Des femmes qui façonnent le secteur vitivinicole
Historiquement, l’existence de congrégations et confréries a maintenu les femmes à l’écart des organes de gouvernance de la filière vitivinicole, de telle sorte qu’elles peuvent se retrouver isolées, avec peu de moyens à leur disposition pour porter leur parole.
En outre, les organisations professionnelles ne sont pas toujours à même de répondre à leurs demandes ou de les épauler dans leurs projets, qui peuvent différer sensiblement de ceux de leurs homologues masculins.
Dans le secteur du vin, les femmes ont donc créé leurs propres réseaux, formels, rassemblés au sein des associations Femmes de Vins ou Women Do Wine par exemple, et informels, au sein desquelles elles se définissent souvent comme partenaires et concurrentes, dans une logique de coopétition.

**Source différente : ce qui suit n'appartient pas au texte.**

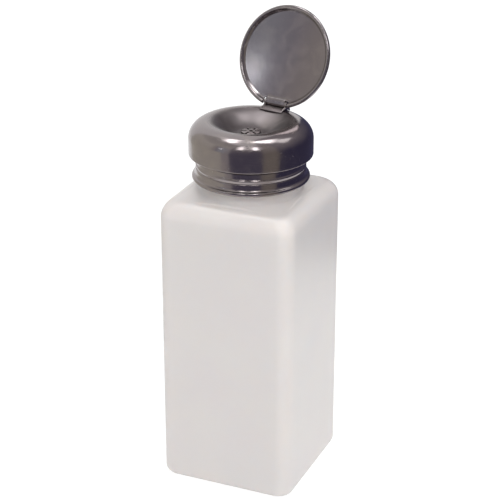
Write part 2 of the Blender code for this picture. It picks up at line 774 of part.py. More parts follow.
def head_outline():
    """The whole head's outer face, from the dish over the ridge and down to the lip."""
    lip_centre = (HEAD_RADIUS - LIP_ROUND, HEAD_LIP_Z + LIP_ROUND)
    round_centre = (RIDGE_RADIUS, HEAD_SPRING_Z)
    points = dish_outline()
    points += arc(round_centre, (HEAD_ROUND_WIDTH, HEAD_ROUND_HEIGHT), 90, 0, HEAD_ROUND_STEPS)
    points += arc(lip_centre, (LIP_ROUND, LIP_ROUND), 0, -60, 2)
    return points


def make_head_shell(parent):
    """The spun steel head: straight skirt, full round shoulder and dished top in one sheet."""
    outline = head_outline()
    mesh = bpy.data.meshes.new("head_shell")
    edges = [(index, index + 1) for index in range(len(outline) - 1)]
    mesh.from_pydata([(radius, 0, height) for radius, height in outline], edges, [])
    made = add_object("head_shell", mesh, parent)
    screw(made, FINE_STEPS)
    skin = made.modifiers.new("Sheet", "SOLIDIFY")
    skin.thickness = STEEL_SHEET
    skin.offset = -1
    skin.use_even_offset = True
    settle(made)
    paint(made, STEEL)


def make_rosette(parent):
    """The outlet button in the dish: a spigot down into the stem and a ring of slots."""
    top = ROSETTE_Z + ROSETTE_THICKNESS
    outline = [
        (ROSETTE_BORE_RADIUS, top),
        (ROSETTE_RADIUS - SEAT_GAP, top),
        (ROSETTE_RADIUS, top - SEAT_GAP),
        (ROSETTE_RADIUS, ROSETTE_Z),
        (SPIGOT_RADIUS, ROSETTE_Z),
        (SPIGOT_RADIUS, SPIGOT_END_Z),
        (ROSETTE_BORE_RADIUS, SPIGOT_END_Z),
    ]
    made = turned("outlet_rosette", outline, SMALL_STEPS + 12, parent)
    half = ROSETTE_SLOT_WIDTH / 2
    low = (ROSETTE_SLOT_START, -half, ROSETTE_Z + ROSETTE_THICKNESS / 3)
    high = (ROSETTE_RADIUS + CUT_OVERRUN, half, top + CUT_OVERRUN)
    for slot in range(ROSETTE_SLOTS):
        matrix = Matrix.Rotation(math.tau * (slot + 1 / 2) / ROSETTE_SLOTS, 4, "Z")
        boolean(made, box_cutter(f"rosette_slot_{slot + 1}", low, high, parent, matrix))
    paint(made, STEEL)


def head_clearance(parent):
    """A hidden solid just larger than the head, to cut the bracket's seat with."""
    gap = SEAT_GAP
    radii = (HEAD_ROUND_WIDTH + gap, HEAD_ROUND_HEIGHT + gap)
    outline = [(radius, height + gap) for radius, height in dish_outline()]
    outline += arc((RIDGE_RADIUS, HEAD_SPRING_Z), radii, 90, 0, 3 * HEAD_ROUND_STEPS)
    outline.append((HEAD_RADIUS + gap, HEAD_LIP_Z))
    outline.append((SPIGOT_RADIUS + SIDE_GAP, HEAD_LIP_Z))
    mesh = bpy.data.meshes.new("head_clearance")
    edges = [(index, (index + 1) % len(outline)) for index in range(len(outline))]
    mesh.from_pydata([(radius, 0, height) for radius, height in outline], edges, [])
    made = hide_cutter("head_clearance", mesh, parent)
    screw(made, FINE_STEPS)
    return made


def extruded(name, outline, half_width, parent=None):
    """A solid whose side outline of (Y, Z) pairs runs across the given half width each way."""
    if signed_area(outline) < 0:
        outline = outline[::-1]
    work = bmesh.new()
    face = work.faces.new([work.verts.new((-half_width, y, z)) for y, z in outline])
    swept = bmesh.ops.extrude_face_region(work, geom=[face])
    moved = [item for item in swept["geom"] if isinstance(item, bmesh.types.BMVert)]
    bmesh.ops.translate(work, vec=(2 * half_width, 0, 0), verts=moved)
    bmesh.ops.recalc_face_normals(work, faces=work.faces)
    mesh = bpy.data.meshes.new(name)
    work.to_mesh(mesh)
    work.free()
    return add_object(name, mesh, parent)


def make_bracket(parent):
    """The lid's bracket: two ears with raised rear corners on a sole that slopes into the dish."""
    toe = HINGE_DISTANCE - BRACKET_FRONT
    heel = HINGE_DISTANCE + BRACKET_BACK
    front = HINGE_DISTANCE - EAR_RADIUS
    back = HINGE_DISTANCE + EAR_RADIUS
    under_lid = lid_floor(HINGE_DISTANCE - NOTCH_REACH) - LID_SHEET / 2 - SIDE_GAP
    lean = math.radians(LID_OPEN_DEG - 90)
    behind = lid_back_offset() + LID_REST_GAP
    height = NOTCH_REACH + SIDE_GAP
    stop = (
        HINGE_DISTANCE + behind * math.cos(lean) + height * math.sin(lean),
        PIN_Z - behind * math.sin(lean) + height * math.cos(lean),
    )
    sole = head_surface(math.hypot(heel, EAR_OUTSIDE)) - BRACKET_SOLE
    outline = [(toe, sole), (toe, RIDGE_Z), (front, under_lid)]
    outline += arc((HINGE_DISTANCE, PIN_Z), (EAR_RADIUS, EAR_RADIUS), 180, 85, 6)
    outline += [stop, (back, stop[1] - SEAT_GAP)]
    outline += [(heel, head_surface(heel) + BRACKET_SOLE), (heel, sole)]
    made = extruded("hinge_bracket", outline, EAR_OUTSIDE, parent)
    boolean(made, head_clearance(parent))
    inside = KNUCKLE_RADIUS + SIDE_GAP
    low = (-EAR_INSIDE, toe - CUT_OVERRUN, PIN_Z - KNUCKLE_RADIUS - SEAT_GAP)
    high = (EAR_INSIDE, HINGE_DISTANCE + inside, PIN_Z + CUT_OVERRUN)
    boolean(made, box_cutter("bracket_channel", low, high, parent))
    across = Matrix.Translation((0, HINGE_DISTANCE, PIN_Z)) @ Matrix.Rotation(math.pi / 2, 4, "Y")
    hole = PIN_RADIUS + RUNNING_GAP
    length = 2 * (EAR_OUTSIDE + CUT_OVERRUN)
    boolean(made, rod_cutter("bracket_pin_hole", hole, length, across, SMALL_STEPS // 2, parent))
    paint(made, STEEL)


def make_pin(parent):
    """The hinge pin, headed at both ends outside the ears."""
    inner = EAR_OUTSIDE + SEAT_GAP
    outer = inner + PIN_HEAD_THICKNESS
    edge = PIN_HEAD_THICKNESS / 3
    profile = [
        (0, outer),
        (PIN_HEAD_RADIUS - edge, outer),
        (PIN_HEAD_RADIUS, outer - edge),
        (PIN_HEAD_RADIUS, inner),
        (PIN_RADIUS, inner),
    ]
    profile += [(radius, -height) for radius, height in reversed(profile)]
    mesh = bpy.data.meshes.new("hinge_pin")
    edges = [(index, index + 1) for index in range(len(profile) - 1)]
    mesh.from_pydata([(radius, 0, height) for radius, height in profile], edges, [])
    made = add_object("hinge_pin", mesh, parent)
    screw(made, SMALL_STEPS // 2 + 4)
    settle(made)
    made.location = (0, HINGE_DISTANCE, PIN_Z)
    made.rotation_euler = (0, math.pi / 2, 0)
    paint(made, BALL_STEEL)


def lid_back_offset():
    """How far the lid's outer face at the notch lies from the pin's axis, towards the back."""
    return lid_floor(HINGE_DISTANCE - NOTCH_REACH) + LID_SHEET / 2 - PIN_Z


def lid_outline():
    """Section of the closed lid from its middle to its bead, as (radius, height) pairs."""
    bead = (LID_RADIUS - LID_BEAD_RADIUS, RIM_Z)
    edge = LID_RADIUS - 2 * LID_BEAD_RADIUS
    places_share = (0, 0.4, 0.75, 0.96)
    half = LID_SHEET / 2
    top = [(edge * share, lid_floor(edge * share) + half) for share in places_share]
    under = [(edge * share, lid_floor(edge * share) - half) for share in reversed(places_share)]
    rolled = arc(bead, (LID_BEAD_RADIUS, LID_BEAD_RADIUS), 105, -165, 9)
    return top + rolled + under


def tongue_path():
    """Middle line of the tongue's sheet, from inside the lid's floor round the pin."""
    root = HINGE_DISTANCE - TONGUE_ROOT
    bend = HINGE_DISTANCE - TONGUE_BEND
    low = PIN_Z - KNUCKLE_MEAN_RADIUS
    halfway = (root + bend) / 2
    path = [
        (root, lid_floor(root)),
        (halfway, (lid_floor(root) + low) / 2),
        (bend, low),
    ]
    radii = (KNUCKLE_MEAN_RADIUS, KNUCKLE_MEAN_RADIUS)
    path += arc((HINGE_DISTANCE, PIN_Z), radii, -90, -90 + KNUCKLE_TURN_DEG, 12)
    return path


def make_lid(parent):
    """The lid: a crowned pan with a rolled rim, notched for the bracket, and its tongue."""
    outline = lid_outline()
    mesh = bpy.data.meshes.new("lid")
    edges = [(index, index + 1) for index in range(len(outline) - 1)]
    mesh.from_pydata([(radius, 0, height) for radius, height in outline], edges, [])
    made = add_object("lid", mesh, parent)
    screw(made, FINE_STEPS)
    settle(made)
    low = (-NOTCH_HALF_WIDTH, HINGE_DISTANCE - NOTCH_REACH, RIM_Z - CUT_OVERRUN)
    high = (NOTCH_HALF_WIDTH, LID_RADIUS + CUT_OVERRUN, PIN_Z + CUT_OVERRUN)
    boolean(made, box_cutter("lid_notch", low, high, parent))
    half = TONGUE_WIDTH / 2
    work = bmesh.new()
    rows = [
        [work.verts.new((side * half, y, z)) for side in (-1, 1)]
        for y, z in tongue_path()
    ]
    for first, second in zip(rows, rows[1:]):
        work.faces.new((first[0], first[1], second[1], second[0]))
    sheet = bpy.data.meshes.new("lid_tongue")
    work.to_mesh(sheet)
    work.free()
    tongue = hide_cutter("lid_tongue", sheet, parent)
    skin = tongue.modifiers.new("Sheet", "SOLIDIFY")
    skin.thickness = TONGUE_SHEET
    skin.offset = 0
    skin.use_even_offset = True
    boolean(made, tongue, "UNION")
    shift = Matrix.Translation((0, -HINGE_DISTANCE, -PIN_Z))
    for piece in (made, tongue, bpy.data.objects["lid_notch"]):
        piece.data.transform(shift)
    paint(made, STEEL)


def main():
    """Builds the bottle, the closure, the pump, the head and the lid."""
    make_bottle()
    make_gasket()
    make_collar()
    make_liner()
    socket_top = make_barrel()
    make_dip_tube(socket_top)
    make_retainer()
    make_ball("inlet_ball", INLET_BALL_RADIUS, INLET_BALL_Z)
    make_spring()
    make_bushing()
    make_stem_seal()
    make_piston()
    head = add_empty("head_axis", rotation=(0, 0, -math.radians(HEAD_TURN_DEG)))
    make_stem(head)
    make_ball("outlet_ball", OUTLET_BALL_RADIUS, OUTLET_BALL_Z, head)
    make_dish_washer(head)
    make_head_shell(head)
    make_rosette(head)
    make_bracket(head)
    make_pin(head)
    hinge = add_empty(
        "lid_hinge_axis",
        (0, HINGE_DISTANCE, PIN_Z),
        (-math.radians(LID_OPEN_DEG), 0, 0),
        head,
    )
    make_lid(hinge)
    bpy.context.view_layer.update()


clear_scene()
PARTS = new_collection(PART_NAME)
CUTTERS = new_collection("cutters")
NATURAL_PLASTIC = material("natural_plastic", (0.84, 0.83, 0.81), 0.35, 0.0)
CLEAR_PLASTIC = material("clear_plastic", (0.80, 0.80, 0.78), 0.30, 0.0)
BLACK_PLASTIC = material("black_plastic", (0.05, 0.05, 0.05), 0.5, 0.0)
FOAM = material("foam", (0.75, 0.74, 0.70), 0.9, 0.0)
STEEL = material("steel", (0.34, 0.31, 0.31), 0.22, 1.0)
BALL_STEEL = material("ball_steel", (0.62, 0.61, 0.60), 0.15, 1.0)
main()
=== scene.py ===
"""Looks of a square solvent bottle with a press-down steel pump head and a hinged round lid.

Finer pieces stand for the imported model's shells that show; what lies inside keeps its solids.
"""

import functools
import json
import logging
import math
from collections.abc import Mapping, Sequence
from dataclasses import dataclass
from enum import Enum

import bmesh
import bpy
from bpy.types import ID, Material, Mesh, Node, NodeSocket, Object, World
from mathutils import Euler, Matrix, Vector


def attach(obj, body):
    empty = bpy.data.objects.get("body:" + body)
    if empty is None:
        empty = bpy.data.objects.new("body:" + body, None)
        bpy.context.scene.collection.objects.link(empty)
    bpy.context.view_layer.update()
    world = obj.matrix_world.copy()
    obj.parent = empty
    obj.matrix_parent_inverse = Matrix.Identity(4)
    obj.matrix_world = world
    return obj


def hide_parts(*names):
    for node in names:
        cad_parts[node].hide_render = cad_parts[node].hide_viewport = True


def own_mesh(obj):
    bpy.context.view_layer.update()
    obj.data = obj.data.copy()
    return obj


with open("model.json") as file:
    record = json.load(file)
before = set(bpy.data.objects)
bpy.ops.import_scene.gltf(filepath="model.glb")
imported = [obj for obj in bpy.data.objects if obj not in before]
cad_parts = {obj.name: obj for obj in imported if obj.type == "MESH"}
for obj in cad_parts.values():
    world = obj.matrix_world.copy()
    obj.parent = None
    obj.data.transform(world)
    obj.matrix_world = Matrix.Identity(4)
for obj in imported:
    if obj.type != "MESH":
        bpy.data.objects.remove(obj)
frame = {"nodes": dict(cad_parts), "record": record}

MM = 0.001
OVERRUN = 6.0 * MM
SHARP = math.radians(35.0)
SEEN_BY = ("Camera", "Glossy", "Transmission")
LOG = logging.getLogger("pump_bottle")

Colour = tuple[float, float, float]
Point = tuple[float, float]


class Body(Enum):
    """The moving bodies that a piece can ride on."""

    BOTTLE = "bottle"
    PUMP = "pump"
    COLLAR = "collar"
    HEAD = "head"
    LID = "lid"


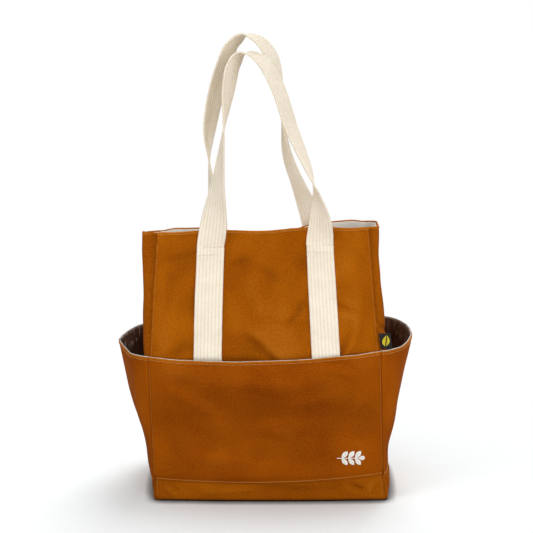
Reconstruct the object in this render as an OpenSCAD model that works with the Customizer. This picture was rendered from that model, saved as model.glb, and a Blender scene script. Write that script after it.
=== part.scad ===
// Garden tool bag: a lined canvas tote with a band of outside pockets, two webbing
// handles and a magnetic snap at the mouth. Millimetres, +Z up, origin at the middle
// of the underside, front towards -Y.

/* [Bag body] */
// Width of the base, seam to seam
base_w = 314; // [300:1:330]
// Depth of the base, front to back
base_d = 162; // [150:1:175]
// Height of the rim at its two ends
rim_h = 368; // [350:1:385]
// Width between the corner seams at the rim
rim_w = 292; // [280:1:300]
// Depth of the mouth at its two ends
mouth_d = 56; // [48:1:70]
// Depth of the mouth in the middle, where the snap holds it
pinch_d = 14; // [14:1:18]
// How far the rim sags in the middle
rim_sag = 7; // [0:1:10]
// How far the front panel bulges at pocket height
panel_bulge = 5; // [2:1:7]
// How far each gusset bulges out above the pockets
gusset_bulge = 13; // [8:1:15]

/* [Settling of the soft bag] */
// Sideways lean of the rim
lean = 9; // [0:1:12]
// Rise of the right side and drop of the left
tilt = 4; // [0:0.5:5]

/* [Pocket band] */
// Height of the pocket rim at the corner seams
pocket_h = 209; // [195:1:220]
// Sag of the pocket rim in the middle of the front
pocket_sag = 7; // [0:0.5:9]
// Height of the band's lower edge at the corner seams
hem_h = 36; // [30:1:45]
// Sag of the lower edge in the middle of the front
hem_sag = 8; // [0:0.5:9]
// Flare of a side pocket at its rim, out from the corner seams
flare = 49; // [40:1:55]
// Stand-off of a side pocket at its lower edge
flare_low = 8; // [7:0.5:12]
// Share by which a side pocket is fuller at the back than at the front
flare_skew = 0.2; // [0:0.05:0.3]
// Bulge of the front pocket at its rim
pocket_bulge = 11; // [9:0.5:14]
// Bulge of the front pocket at its lower edge
pocket_bulge_low = 5; // [5:0.5:7]
// Width of the middle of a side pocket, which can be pressed in
press_w = 124; // [110:2:130]

/* [Cloth] */
// Thickness of the outer canvas
canvas_t = 1.8; // [1.2:0.1:2.2]
// Thickness of the linings
lining_t = 0.8; // [0.6:0.1:1]
// Room between the canvas and the main lining
lining_gap = 1.6; // [1.4:0.1:2]
// Room between neighbouring pieces of cloth
cloth_gap = 0.5; // [0.3:0.1:0.8]
// Height of the tape that binds the pocket rim
binding_h = 1.6; // [1.2:0.1:2.5]
// Thickness of the stiffening board in the base
board_t = 3; // [2:0.5:4]

/* [Webbing handles] */
// Width of the webbing
webbing_w = 38; // [32:1:42]
// Thickness of the webbing
webbing_t = 2.2; // [1.8:0.1:2.6]
// Distance between the two runs of webbing at the rim
strap_span = 146; // [135:1:156]
// Extra distance between the two runs at the pocket rim
strap_splay = 10; // [0:1:14]
// Height of the bar tacks that end the sewn-down runs
tack_h = 347; // [342:1:350]
// Shift of both runs to the right of the panel's middle
strap_shift = 3; // [0:0.5:5]
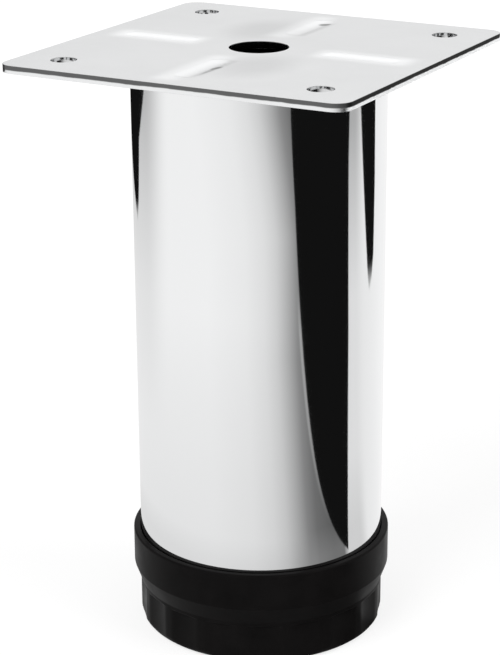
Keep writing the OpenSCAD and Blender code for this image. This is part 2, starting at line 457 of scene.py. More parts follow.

Ils leurs permettent de communiquer les caractéristiques de leurs vins aux consommateurs, de manière cohérente et unifiée, de partager connaissances et expériences ou d’accroître leur niveau d’internationalisation.
Si certains considèrent que ces réseaux viennent défier les organisations professionnelles traditionnelles, c’est oublier qu’en améliorant la réputation de leurs vins, ces femmes contribuent aussi à la réputation collective d’une région ou d’une appellation, et partant de l’ensemble de la filière.
D’autres discriminations
En France, le monde du vin est un monde blanc. Ailleurs, la situation commence à changer. Aux Etats Unis par exemple, les médias vitivinicoles se font l’écho du travail de viticulteurs ou de cavistes noirs. Un caviste de Boston a aussi créé une bourse d’étude afin d’inciter les étudiants noirs à s’engager dans des études vitivinicoles.
Néanmoins, comme pour les femmes, il leur faut souvent justifier bien plus que les blancs pourquoi ils sont dans ce secteur. Ailleurs dans le monde, la filière vin est en train de s’emparer des questions de diversité et d’inclusion. En France aussi, il est temps de mettre ces sujets sur la table.